Data shown
*-*-*
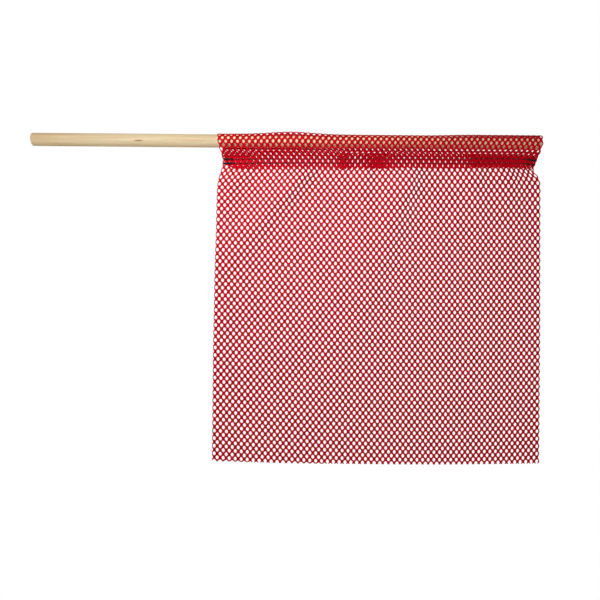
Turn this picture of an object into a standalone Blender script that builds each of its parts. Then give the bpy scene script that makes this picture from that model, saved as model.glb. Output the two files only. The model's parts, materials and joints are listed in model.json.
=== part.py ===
"""Hand-held warning flag: a square of red net sewn round a plain wooden staff.

The staff lies along +X with the centre of its butt face at the origin. The net hangs down (-Z) from the
sleeve at the tip end, and its front faces -Y. The free net swings about the lower edge of the sewn hem.
"""
from math import acos, atan2, cos, hypot, pi, radians, sin

import bmesh
import bpy
from mathutils import Matrix, Vector

# Driving dimensions, in metres
STAFF_LENGTH = 0.714
STAFF_DIAMETER = 0.018
STAFF_END_EASE = 0.001       # width of the rounding sanded on both end edges
NET_WIDTH = 0.457            # along the staff
NET_DROP = 0.457             # staff axis to the net's lower edge
NET_THICKNESS = 0.001
NET_EDGE_EASE = 0.00045         # rounding of the free net's upper edge
NET_OVERHANG = 0.003         # how far the net runs past the staff's tip
LOOP_CLEARANCE = 0.0008      # slack between the staff and the sleeve round it
ROW_DROP = 0.0234            # staff axis to the upper seam row
ROW_SPACING = 0.0059         # upper seam row to the lower one
FLAP_LENGTH = 0.0110         # lower seam row to the cut edge of the turned-over net
HINGE_DROP = 0.0024          # cut edge of the hem to the line that the free net swings about
THREAD_DIAMETER = 0.0006
TACK_INSET = 0.004           # end of the sleeve to the back-tack
TACK_LENGTH = 0.014
TACK_HEIGHT = 0.0022
TACK_THICKNESS = 0.0009
TACK_WEB = 0.0008            # the stitches that pass through the net, taken together
PARTING_RISE = 0.0012        # top of the upper back-tack to where the two layers part round the staff
STAPLE_CROWN = 0.0106
STAPLE_LEG = 0.008
STAPLE_WIRE_WIDTH = 0.00127
STAPLE_WIRE_THICKNESS = 0.0005
STAPLE_INSET = 0.022         # end of the sleeve to the middle of the staple
TOUCH_GAP = 0.0003           # between two pieces that lie on each other

STAFF_RADIUS = STAFF_DIAMETER / 2
SLEEVE_END = STAFF_LENGTH + NET_OVERHANG
SLEEVE_START = SLEEVE_END - NET_WIDTH
LAYER_OFFSET = (NET_THICKNESS + TOUCH_GAP) / 2      # middle of each hem layer from the hem's middle
HEM_HALF = LAYER_OFFSET + NET_THICKNESS / 2
LOOP_RADIUS = STAFF_RADIUS + LOOP_CLEARANCE + NET_THICKNESS / 2
PARTING_DROP = ROW_DROP - TACK_HEIGHT / 2 - PARTING_RISE
HEM_DROP = ROW_DROP + ROW_SPACING + FLAP_LENGTH
HINGE_Z = -(HEM_DROP + HINGE_DROP)
ROW_HEIGHTS = {"upper": -ROW_DROP, "lower": -(ROW_DROP + ROW_SPACING)}
STAPLE_BACK = LOOP_RADIUS + NET_THICKNESS / 2 + TOUCH_GAP  # inner face of the staple's crown
STAPLE_TIP = STAPLE_BACK + STAPLE_WIRE_THICKNESS - STAPLE_LEG

STAFF_SEGMENTS = 64
LOOP_SEGMENTS = 28
THREAD_SEGMENTS = 8


def clear_scene():
    for old in list(bpy.data.objects):
        bpy.data.objects.remove(old, do_unlink=True)


def make_material(name, colour, roughness, metallic=0.0):
    material = bpy.data.materials.new(name)
    material.use_nodes = True
    shader = material.node_tree.nodes["Principled BSDF"]
    shader.inputs["Base Color"].default_value = (*colour, 1.0)
    shader.inputs["Roughness"].default_value = roughness
    shader.inputs["Metallic"].default_value = metallic
    return material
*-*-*
Request
Please repeat word for word the lines above that run from the beginning through the line containing "from mathutils import Matrix, Vector", keeping both the first and that last line.

Response to this exercise
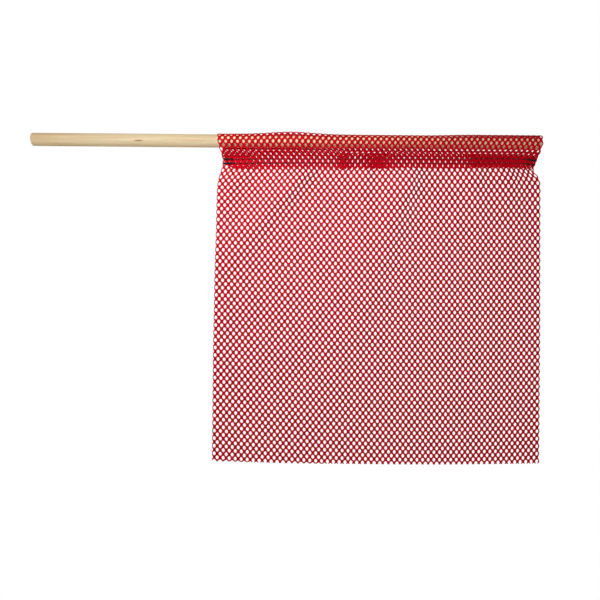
Turn this picture of an object into a standalone Blender script that builds each of its parts. Then give the bpy scene script that makes this picture from that model, saved as model.glb. Output the two files only. The model's parts, materials and joints are listed in model.json.
=== part.py ===
"""Hand-held warning flag: a square of red net sewn round a plain wooden staff.

The staff lies along +X with the centre of its butt face at the origin. The net hangs down (-Z) from the
sleeve at the tip end, and its front faces -Y. The free net swings about the lower edge of the sewn hem.
"""
from math import acos, atan2, cos, hypot, pi, radians, sin

import bmesh
import bpy
from mathutils import Matrix, Vector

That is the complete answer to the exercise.